A blog on the prehistory of hunter-gatherer groups and related matters. Created as part of the course ANTH 419B "The Archaeology of Hunter-Gatherers" (McGill University, Winter 2009), and continued in the context of the ANTH 4380/5380 "Archaeology of Hunter-Gatherers" (Winter 2011) at the University of Colorado Denver.
Tuesday, April 14, 2009
The Walrus and the.... Paleoeskimo?
The immediate, short-term effects of a sudden prosperity are visible and well understood; exploitation increases, mobility patterns are adapted to the new resource, and social or cultural factors often follow suit. Meribeth Murray describes how a short-term abundance of walrus caused long-term changes in the socio-economic system of the Dorset Paleoeskimo culture that persisted into the Late-Dorset; long after walrus hunting had become less productive.
The Pre-Dorset culture is characterized by small ephemeral dwellings, high mobility, and a heavy reliance on ringed seal at the coast and caribou inland. Around 500BC, environmental changes produced an ideal habitat for walrus, particularly in Foxe Basin, the area of this study. This stable and abundant food source brought about changes leading to the Dorset culture, including larger and more permanent settlements, and increased storage. Walruses are large and dangerous marine mammals, and as such, walrus hunting is similar to whaling, which occurs in organized, hierarchical groups. Murray argues that the new form of harpoon heads show unique markings to claim ownership over the killed walruses because killing one of these large and dangerous animals was associated with prestige for the hunter.
On a larger scale, this increase in resource availability in the Foxe Basin promoted a more sedentary lifestyle involving longhouses, storage caches, and intensified walrus hunting. According to Binfod’s 1980 classification scheme, the Dorset culture experienced a shift from a residential mobility pattern to logistical organization. As groups became more associated with specific places on the landscape, group identity became more focused on the location and transcended the individual social relations, taking on a permanence that was not dependant on a particular individual or individuals.
Also, the increase in walrus availability was not uniform throughout the region inhabited by the Dorset culture, with the greatest abundance occurring in the Foxe Basin. This led to an accumulation of wealth and prestige by the Foxe Basin groups, a hierarchical trading structure, and more formalized inter-group relations.
Eventually, over-exploitation led to a decrease in walrus availability and the focus of hunting returned to the ringed seal, marking the transition to the Late-Dorset. However, the prestige relationships created in the Dorset culture were self-perpetuating and the traditions associated with this prestige, such as longhouses, continued beyond the time that they would have been beneficial to the Paleoeskimo people. Murray concludes that this short-term and localized abundance had long-lasting effects on the Dorset and Late-Dorset cultural identities.

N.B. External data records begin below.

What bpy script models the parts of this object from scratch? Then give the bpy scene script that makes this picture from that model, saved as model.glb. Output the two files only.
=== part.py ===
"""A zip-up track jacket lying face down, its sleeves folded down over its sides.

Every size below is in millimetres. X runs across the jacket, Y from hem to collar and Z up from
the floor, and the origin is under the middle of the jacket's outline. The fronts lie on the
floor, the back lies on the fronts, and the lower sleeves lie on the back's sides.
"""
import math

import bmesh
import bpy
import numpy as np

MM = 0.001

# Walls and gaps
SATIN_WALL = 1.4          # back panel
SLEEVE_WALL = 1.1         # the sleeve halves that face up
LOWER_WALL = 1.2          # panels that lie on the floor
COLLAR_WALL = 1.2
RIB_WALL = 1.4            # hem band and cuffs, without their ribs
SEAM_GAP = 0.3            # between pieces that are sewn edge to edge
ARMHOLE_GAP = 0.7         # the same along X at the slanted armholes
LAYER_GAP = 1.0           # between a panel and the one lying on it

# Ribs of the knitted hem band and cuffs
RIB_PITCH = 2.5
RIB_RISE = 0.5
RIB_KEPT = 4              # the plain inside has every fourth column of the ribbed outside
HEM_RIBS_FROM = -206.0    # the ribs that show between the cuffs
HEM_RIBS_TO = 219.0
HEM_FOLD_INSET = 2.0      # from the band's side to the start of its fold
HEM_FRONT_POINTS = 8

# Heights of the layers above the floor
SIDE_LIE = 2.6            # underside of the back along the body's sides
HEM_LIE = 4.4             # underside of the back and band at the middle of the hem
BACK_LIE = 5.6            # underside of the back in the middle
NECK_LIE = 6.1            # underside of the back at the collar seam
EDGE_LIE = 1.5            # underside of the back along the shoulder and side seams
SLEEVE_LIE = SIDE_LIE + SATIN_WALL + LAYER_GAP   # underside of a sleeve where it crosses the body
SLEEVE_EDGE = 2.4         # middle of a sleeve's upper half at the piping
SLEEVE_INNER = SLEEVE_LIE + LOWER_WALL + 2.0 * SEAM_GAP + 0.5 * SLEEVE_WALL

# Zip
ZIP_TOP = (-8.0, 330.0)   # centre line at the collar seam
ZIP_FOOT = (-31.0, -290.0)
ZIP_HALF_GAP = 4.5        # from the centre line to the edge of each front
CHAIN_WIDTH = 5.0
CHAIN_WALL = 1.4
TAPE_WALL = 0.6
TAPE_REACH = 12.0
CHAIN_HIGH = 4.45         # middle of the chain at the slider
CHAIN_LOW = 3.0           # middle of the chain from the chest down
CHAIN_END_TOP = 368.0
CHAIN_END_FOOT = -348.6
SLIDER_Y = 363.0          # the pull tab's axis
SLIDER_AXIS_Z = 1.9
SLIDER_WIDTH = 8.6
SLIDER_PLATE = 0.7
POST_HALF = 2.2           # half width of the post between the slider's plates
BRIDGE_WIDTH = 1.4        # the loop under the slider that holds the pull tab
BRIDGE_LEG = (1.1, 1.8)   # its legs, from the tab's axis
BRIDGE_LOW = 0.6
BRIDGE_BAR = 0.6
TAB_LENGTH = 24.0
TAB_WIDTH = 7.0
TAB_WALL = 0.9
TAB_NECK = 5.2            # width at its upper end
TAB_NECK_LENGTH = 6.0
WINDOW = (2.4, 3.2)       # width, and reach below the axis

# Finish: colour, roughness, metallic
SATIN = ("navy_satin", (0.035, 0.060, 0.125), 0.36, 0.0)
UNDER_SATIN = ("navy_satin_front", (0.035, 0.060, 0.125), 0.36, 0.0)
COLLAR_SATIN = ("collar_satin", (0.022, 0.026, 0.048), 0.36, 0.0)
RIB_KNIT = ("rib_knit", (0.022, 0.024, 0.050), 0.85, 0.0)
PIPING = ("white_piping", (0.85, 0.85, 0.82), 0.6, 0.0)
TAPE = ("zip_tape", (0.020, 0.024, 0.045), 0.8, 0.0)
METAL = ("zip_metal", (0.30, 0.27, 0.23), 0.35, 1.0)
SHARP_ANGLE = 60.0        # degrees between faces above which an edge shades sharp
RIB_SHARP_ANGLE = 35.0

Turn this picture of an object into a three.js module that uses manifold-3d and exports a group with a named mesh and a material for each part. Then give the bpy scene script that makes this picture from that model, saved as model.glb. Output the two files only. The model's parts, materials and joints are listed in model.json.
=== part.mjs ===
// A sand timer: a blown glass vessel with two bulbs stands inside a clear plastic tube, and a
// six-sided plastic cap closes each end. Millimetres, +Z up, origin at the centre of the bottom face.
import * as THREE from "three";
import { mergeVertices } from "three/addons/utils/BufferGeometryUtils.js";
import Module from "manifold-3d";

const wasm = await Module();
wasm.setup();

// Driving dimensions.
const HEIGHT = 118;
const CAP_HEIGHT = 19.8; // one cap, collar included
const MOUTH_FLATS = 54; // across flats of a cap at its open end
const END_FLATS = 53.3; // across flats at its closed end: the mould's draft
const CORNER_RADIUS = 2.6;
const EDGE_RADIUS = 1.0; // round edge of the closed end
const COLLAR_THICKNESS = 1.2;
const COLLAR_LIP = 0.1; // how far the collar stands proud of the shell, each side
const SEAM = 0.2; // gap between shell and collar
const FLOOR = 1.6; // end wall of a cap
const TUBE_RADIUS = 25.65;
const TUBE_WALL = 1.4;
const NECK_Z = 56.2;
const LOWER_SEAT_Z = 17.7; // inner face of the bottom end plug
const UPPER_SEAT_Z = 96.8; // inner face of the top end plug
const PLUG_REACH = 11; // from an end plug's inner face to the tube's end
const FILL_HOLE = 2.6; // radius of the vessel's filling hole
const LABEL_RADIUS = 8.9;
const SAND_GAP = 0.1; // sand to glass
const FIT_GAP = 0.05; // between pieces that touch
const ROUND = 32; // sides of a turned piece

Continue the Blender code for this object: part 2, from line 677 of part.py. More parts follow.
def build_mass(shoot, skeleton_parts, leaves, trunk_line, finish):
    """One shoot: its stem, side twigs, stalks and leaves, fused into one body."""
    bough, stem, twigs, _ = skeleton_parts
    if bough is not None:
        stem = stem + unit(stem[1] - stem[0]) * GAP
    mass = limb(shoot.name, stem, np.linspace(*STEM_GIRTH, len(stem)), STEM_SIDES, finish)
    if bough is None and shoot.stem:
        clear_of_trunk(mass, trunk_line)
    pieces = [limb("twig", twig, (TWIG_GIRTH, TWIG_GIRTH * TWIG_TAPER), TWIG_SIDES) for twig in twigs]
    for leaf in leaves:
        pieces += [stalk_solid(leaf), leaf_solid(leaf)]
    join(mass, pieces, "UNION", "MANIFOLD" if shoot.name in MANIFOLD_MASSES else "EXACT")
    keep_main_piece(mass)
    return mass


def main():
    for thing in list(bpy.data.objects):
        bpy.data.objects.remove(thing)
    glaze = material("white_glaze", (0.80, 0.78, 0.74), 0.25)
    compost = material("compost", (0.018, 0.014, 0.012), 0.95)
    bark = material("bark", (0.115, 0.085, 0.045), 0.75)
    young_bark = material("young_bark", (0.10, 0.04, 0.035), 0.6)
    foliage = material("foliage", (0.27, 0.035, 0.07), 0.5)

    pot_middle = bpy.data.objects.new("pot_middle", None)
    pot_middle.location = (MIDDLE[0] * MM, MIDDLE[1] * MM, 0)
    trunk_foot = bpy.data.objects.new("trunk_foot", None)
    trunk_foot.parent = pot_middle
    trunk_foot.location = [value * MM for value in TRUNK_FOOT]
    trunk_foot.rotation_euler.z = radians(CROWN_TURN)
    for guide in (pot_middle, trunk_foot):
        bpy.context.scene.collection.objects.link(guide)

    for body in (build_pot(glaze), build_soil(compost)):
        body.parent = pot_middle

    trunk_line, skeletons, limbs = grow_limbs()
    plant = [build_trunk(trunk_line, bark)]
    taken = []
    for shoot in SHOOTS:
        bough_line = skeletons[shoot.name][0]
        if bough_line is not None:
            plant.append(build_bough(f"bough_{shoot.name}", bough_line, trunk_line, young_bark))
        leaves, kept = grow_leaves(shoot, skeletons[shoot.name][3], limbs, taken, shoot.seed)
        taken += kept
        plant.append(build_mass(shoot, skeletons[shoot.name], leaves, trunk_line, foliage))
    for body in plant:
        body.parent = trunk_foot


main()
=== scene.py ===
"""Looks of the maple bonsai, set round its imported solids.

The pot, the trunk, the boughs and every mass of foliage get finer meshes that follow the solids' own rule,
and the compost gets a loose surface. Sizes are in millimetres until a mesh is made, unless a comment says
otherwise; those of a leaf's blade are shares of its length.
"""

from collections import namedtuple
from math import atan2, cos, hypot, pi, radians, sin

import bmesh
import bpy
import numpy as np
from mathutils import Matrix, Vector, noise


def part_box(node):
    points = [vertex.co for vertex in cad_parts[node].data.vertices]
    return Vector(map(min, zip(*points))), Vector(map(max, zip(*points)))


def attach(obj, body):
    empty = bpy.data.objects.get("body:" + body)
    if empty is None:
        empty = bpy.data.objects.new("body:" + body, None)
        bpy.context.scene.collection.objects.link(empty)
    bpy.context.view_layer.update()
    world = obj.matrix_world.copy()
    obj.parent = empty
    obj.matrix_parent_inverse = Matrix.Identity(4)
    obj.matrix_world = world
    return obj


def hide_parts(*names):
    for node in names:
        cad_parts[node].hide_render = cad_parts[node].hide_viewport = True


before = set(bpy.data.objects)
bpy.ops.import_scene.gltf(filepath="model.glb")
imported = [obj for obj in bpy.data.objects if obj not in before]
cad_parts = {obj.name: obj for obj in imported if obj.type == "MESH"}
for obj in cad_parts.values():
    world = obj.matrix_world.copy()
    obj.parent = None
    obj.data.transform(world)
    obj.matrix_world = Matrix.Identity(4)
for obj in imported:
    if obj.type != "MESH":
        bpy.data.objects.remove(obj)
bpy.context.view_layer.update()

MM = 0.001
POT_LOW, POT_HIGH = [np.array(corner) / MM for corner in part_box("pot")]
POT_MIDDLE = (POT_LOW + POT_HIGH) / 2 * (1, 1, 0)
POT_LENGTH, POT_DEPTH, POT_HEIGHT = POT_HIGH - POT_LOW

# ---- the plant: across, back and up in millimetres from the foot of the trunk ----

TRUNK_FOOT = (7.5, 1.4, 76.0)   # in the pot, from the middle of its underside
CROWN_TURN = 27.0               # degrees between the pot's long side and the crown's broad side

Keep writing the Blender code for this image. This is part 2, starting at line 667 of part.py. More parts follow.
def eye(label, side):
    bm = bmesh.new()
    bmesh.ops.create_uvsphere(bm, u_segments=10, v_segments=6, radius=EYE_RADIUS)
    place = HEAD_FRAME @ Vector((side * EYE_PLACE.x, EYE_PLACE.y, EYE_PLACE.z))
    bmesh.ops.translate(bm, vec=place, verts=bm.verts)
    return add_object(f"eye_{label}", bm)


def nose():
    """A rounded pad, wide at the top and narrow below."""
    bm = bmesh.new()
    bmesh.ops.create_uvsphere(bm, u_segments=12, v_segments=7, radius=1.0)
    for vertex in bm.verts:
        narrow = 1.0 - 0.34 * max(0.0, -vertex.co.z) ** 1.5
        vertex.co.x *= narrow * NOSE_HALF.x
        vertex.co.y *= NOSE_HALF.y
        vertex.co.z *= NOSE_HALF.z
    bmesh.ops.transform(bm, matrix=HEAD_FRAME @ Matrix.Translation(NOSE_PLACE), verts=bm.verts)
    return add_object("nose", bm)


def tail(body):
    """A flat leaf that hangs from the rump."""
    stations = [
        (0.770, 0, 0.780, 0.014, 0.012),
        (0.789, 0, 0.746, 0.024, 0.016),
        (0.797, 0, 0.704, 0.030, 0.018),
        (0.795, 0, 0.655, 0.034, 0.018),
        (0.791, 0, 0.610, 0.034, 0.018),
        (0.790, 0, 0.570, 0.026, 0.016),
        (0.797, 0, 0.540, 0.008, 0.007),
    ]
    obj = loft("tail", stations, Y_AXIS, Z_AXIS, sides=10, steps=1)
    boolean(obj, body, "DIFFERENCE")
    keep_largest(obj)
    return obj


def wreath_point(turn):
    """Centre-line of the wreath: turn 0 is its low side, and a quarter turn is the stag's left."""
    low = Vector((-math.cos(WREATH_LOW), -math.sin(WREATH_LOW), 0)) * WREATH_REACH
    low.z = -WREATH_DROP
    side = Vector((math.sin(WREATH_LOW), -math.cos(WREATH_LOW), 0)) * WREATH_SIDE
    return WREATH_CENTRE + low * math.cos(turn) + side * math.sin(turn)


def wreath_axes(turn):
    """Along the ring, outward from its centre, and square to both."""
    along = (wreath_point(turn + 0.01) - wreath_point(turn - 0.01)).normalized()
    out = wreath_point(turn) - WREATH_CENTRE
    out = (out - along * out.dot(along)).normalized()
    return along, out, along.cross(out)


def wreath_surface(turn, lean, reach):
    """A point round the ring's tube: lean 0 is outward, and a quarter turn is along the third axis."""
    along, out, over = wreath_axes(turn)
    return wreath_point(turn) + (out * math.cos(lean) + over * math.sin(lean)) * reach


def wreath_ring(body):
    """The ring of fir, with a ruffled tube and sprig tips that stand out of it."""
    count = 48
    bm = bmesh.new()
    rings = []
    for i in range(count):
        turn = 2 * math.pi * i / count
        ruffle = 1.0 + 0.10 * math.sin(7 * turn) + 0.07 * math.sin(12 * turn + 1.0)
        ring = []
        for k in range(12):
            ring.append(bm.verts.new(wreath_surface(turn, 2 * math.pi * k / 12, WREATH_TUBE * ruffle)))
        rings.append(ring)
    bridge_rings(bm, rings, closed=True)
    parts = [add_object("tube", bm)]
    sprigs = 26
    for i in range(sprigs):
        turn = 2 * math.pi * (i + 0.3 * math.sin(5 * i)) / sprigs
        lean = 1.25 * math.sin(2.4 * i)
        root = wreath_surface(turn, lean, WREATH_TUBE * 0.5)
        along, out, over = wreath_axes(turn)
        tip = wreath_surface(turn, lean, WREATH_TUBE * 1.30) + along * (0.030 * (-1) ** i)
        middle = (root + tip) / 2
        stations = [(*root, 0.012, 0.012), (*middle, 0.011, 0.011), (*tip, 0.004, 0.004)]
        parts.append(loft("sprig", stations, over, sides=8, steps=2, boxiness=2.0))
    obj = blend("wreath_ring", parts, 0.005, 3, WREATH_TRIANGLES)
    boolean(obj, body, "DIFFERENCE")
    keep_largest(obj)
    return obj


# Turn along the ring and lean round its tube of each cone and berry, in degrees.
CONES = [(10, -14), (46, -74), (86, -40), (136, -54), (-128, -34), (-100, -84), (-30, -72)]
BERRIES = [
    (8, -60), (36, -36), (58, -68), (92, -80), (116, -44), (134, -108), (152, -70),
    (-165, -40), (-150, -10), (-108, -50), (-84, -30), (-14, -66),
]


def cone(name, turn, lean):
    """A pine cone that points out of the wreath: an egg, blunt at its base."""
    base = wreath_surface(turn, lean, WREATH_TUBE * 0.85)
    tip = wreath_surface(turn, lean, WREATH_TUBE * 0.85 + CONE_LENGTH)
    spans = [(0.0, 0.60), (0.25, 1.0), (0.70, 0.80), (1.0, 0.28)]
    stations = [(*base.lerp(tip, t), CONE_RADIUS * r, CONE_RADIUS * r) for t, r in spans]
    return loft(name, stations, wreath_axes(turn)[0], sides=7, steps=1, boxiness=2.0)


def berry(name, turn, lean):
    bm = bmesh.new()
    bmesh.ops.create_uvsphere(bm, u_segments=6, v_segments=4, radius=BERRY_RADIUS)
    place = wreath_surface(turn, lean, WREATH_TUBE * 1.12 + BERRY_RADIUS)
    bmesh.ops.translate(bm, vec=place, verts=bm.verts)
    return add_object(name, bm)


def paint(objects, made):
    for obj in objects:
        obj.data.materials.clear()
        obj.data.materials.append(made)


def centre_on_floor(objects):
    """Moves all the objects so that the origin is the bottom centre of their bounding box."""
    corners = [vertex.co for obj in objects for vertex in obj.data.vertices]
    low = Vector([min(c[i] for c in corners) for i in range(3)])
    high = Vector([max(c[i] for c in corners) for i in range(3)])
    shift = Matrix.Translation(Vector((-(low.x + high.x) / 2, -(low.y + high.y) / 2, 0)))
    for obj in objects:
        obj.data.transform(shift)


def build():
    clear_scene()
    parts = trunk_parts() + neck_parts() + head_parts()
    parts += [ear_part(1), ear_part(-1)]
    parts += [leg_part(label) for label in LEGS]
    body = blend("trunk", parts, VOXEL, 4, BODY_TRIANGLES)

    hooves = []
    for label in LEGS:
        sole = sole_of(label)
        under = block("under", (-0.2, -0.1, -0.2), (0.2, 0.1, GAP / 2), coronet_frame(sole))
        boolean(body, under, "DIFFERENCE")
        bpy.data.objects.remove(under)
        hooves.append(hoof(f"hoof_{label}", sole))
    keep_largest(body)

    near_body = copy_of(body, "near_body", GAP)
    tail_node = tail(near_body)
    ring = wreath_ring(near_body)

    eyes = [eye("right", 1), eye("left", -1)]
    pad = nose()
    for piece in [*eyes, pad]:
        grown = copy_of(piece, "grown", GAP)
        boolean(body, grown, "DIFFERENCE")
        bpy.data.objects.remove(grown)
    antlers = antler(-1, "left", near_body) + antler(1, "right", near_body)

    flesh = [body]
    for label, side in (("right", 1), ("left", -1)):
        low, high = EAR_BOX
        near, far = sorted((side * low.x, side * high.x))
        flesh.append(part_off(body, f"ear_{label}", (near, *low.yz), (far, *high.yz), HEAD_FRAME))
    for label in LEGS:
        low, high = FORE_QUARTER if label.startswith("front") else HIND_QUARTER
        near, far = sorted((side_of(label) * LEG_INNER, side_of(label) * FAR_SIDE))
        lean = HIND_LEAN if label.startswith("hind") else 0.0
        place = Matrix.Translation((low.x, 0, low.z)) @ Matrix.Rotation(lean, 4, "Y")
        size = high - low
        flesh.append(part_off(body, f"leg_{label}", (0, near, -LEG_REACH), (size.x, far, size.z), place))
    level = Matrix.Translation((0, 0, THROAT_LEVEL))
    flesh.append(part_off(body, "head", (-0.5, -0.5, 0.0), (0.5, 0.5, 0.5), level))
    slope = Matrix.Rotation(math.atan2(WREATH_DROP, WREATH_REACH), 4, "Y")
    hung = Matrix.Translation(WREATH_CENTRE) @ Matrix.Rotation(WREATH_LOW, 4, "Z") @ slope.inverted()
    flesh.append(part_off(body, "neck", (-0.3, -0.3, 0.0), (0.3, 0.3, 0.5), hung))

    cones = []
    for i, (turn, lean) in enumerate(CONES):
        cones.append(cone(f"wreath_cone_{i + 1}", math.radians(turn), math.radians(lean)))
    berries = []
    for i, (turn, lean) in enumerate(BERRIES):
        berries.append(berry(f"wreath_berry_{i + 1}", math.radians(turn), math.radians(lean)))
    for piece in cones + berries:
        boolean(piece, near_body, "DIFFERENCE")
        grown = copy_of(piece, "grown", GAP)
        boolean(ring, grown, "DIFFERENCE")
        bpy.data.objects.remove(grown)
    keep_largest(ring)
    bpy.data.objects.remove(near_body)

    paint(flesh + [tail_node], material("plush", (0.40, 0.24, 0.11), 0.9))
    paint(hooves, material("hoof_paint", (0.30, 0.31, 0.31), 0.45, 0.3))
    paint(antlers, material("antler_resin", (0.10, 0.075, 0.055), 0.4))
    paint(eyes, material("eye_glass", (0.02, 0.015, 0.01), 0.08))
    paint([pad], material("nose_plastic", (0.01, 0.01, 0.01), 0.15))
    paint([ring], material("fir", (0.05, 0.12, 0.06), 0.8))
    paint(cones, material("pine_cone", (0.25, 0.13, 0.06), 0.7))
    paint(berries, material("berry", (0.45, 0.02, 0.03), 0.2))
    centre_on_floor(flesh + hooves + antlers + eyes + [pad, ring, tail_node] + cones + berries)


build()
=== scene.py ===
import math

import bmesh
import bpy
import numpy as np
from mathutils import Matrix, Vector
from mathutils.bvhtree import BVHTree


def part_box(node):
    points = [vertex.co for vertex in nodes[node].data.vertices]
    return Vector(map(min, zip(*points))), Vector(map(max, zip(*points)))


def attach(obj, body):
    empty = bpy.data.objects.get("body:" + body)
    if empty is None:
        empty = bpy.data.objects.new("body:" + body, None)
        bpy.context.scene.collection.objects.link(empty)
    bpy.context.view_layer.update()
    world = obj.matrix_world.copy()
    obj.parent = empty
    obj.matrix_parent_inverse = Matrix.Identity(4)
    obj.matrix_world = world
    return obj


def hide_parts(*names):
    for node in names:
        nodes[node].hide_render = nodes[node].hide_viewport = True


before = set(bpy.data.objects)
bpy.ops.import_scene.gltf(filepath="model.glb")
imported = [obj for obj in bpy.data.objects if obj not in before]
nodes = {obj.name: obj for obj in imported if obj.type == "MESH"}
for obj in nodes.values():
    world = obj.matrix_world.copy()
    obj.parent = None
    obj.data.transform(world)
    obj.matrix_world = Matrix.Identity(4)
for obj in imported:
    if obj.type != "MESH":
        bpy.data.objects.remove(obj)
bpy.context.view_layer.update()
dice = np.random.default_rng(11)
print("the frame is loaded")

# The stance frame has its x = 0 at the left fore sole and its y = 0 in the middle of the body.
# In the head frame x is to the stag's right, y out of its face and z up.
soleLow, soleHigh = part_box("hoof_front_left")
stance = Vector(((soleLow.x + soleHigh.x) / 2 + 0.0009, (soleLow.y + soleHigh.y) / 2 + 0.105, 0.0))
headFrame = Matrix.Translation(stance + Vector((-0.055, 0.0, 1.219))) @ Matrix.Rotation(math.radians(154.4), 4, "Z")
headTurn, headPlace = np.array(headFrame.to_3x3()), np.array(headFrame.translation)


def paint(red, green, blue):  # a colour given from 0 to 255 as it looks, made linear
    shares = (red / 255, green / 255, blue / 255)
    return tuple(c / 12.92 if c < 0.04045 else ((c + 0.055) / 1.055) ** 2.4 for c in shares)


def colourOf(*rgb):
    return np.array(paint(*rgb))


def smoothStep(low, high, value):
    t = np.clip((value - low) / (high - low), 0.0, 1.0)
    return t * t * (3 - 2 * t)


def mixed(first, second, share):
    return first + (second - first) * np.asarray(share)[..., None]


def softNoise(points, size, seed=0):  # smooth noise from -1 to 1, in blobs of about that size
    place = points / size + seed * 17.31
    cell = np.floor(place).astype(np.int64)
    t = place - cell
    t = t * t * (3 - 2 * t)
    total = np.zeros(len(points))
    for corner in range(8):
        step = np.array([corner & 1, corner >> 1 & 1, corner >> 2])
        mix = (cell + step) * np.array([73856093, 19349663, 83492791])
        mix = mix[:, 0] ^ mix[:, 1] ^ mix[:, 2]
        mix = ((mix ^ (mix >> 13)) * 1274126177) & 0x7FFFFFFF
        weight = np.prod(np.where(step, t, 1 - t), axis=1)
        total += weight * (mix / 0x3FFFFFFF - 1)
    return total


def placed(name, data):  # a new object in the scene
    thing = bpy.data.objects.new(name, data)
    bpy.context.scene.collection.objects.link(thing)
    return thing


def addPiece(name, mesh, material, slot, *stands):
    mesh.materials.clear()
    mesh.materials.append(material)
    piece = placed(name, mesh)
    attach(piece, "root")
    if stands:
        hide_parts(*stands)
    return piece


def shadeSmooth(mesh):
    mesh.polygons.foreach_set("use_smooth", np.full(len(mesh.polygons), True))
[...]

This study of the socio-economic change associated with a changing resource base gives an interesting look at the cultural forces that would have been at play, an element that is often lacking in discussions of environmental and subsistence shifts. If this explanation of the social dynamics of is correct, it will provide another example against the strictly egalitarian nature of hunter-gatherer groups, and an example of how the accumulation of wealth can begin. However, Murray provides little concrete evidence for her conclusions about how this played out in the social and cultural spheres, instead referring the reader to works by other archaeologists.
What she does not discuss are the changes in subsistence other than the decrease in reliance on ringed seal and intensification of walrus hunting (refer to figure 4 of Murray 1999). There appears to be a general broadening of resources exploited, with ringed seal remains decreasing from almost 90% to about 15% of the faunal assemblage, and the exploitation of arctic fox, bearded seal, caribou, walrus, fish and birds showing an increase. In particular, the most common remains found in the Dorset culture are those of arctic fox, which increases from nearly 0% to about 35%, a greater increase than is seen in walrus remains. Although walrus is much larger than fox, and would have provided a greater portion of the diet even if less frequently hunted, there appear to be other important trends that Murray does not mention and may have been as significant in the socio-economic prestige systems.
References
Binford, Lewis R.
1980. Willow Smoke and Dogs' Tails: Hunter-Gatherer Settlement Systems and
Archaeological Site Formation. American Antiquity. 45(1): 4-20.
Murray, Maribeth S.
1999. Local heroes. The long-term effects of short-term prosperity – an example from the Canadian Arctic. World Archaeology.30(3): 466-483.